Entries from a dataset:
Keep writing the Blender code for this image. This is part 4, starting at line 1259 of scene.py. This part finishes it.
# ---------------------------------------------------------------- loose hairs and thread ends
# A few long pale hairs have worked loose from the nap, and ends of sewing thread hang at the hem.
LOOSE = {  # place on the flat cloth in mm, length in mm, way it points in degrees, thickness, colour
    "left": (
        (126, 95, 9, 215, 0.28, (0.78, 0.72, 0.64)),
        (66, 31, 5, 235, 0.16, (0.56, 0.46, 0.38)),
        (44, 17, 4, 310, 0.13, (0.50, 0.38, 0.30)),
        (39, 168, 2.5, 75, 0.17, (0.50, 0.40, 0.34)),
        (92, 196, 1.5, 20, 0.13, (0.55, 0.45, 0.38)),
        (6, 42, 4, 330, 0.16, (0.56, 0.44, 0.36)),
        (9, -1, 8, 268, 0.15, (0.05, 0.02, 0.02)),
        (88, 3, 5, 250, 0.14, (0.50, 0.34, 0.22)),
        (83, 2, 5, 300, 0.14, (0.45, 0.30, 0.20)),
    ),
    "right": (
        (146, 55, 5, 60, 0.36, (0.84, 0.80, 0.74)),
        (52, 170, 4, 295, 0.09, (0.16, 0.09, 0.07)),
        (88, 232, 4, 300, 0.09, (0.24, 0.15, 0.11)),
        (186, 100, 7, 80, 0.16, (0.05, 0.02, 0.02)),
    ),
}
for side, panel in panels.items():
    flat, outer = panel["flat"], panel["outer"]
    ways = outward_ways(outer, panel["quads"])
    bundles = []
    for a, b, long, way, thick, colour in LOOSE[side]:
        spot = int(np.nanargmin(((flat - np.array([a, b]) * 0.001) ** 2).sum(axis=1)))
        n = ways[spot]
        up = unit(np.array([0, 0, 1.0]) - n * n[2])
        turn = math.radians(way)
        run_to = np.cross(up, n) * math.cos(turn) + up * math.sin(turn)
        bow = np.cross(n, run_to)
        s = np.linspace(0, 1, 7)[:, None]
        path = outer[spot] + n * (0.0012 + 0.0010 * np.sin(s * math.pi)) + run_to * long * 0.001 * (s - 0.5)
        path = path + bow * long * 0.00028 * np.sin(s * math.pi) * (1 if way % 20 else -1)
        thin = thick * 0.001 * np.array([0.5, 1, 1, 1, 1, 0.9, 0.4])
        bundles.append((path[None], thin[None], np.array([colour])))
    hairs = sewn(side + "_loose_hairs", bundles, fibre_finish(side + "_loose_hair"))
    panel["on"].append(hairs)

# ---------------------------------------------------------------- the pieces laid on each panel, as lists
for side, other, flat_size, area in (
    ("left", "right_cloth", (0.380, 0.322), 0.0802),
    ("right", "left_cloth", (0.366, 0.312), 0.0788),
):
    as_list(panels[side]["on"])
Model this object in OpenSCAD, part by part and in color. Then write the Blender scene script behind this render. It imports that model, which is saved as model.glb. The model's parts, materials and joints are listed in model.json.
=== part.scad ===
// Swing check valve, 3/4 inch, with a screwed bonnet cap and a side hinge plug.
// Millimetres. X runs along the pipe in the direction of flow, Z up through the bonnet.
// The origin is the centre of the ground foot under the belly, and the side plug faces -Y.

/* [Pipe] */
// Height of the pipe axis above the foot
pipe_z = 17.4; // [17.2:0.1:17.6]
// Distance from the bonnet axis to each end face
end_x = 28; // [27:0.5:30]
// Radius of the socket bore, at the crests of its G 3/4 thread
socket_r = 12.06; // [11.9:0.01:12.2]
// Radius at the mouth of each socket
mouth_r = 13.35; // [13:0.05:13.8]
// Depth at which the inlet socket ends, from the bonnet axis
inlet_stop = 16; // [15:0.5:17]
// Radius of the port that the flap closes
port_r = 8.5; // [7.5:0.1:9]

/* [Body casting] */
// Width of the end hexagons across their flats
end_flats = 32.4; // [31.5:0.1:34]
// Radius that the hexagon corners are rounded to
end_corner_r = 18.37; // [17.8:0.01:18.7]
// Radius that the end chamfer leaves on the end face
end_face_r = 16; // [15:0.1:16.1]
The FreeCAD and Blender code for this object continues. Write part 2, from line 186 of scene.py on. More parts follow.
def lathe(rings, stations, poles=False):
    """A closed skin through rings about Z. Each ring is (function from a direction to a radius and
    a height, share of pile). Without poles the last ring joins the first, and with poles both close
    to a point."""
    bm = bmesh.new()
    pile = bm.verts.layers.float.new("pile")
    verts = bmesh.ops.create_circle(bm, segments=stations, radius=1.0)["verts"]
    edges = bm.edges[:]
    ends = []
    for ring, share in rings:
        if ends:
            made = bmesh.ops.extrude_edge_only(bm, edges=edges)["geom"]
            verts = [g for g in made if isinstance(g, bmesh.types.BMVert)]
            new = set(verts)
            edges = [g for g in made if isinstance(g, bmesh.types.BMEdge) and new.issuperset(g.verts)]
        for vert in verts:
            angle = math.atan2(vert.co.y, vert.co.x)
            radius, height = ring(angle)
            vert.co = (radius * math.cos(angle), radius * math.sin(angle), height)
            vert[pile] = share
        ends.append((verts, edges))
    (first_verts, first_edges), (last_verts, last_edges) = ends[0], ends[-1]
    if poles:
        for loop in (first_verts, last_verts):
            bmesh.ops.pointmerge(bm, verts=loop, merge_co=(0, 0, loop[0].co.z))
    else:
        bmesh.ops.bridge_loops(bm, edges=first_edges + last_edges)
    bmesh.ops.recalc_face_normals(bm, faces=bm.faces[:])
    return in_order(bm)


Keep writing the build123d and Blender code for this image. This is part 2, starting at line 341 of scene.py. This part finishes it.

▶ **WHAT YOU NEED TO DO**
Gather all lines with the string "finishes" from the data.

▶ **SOLUTION TO THE EXERCISE**
Keep writing the Blender code for this image. This is part 4, starting at line 1259 of scene.py. This part finishes it.
Keep writing the build123d and Blender code for this image. This is part 2, starting at line 341 of scene.py. This part finishes it.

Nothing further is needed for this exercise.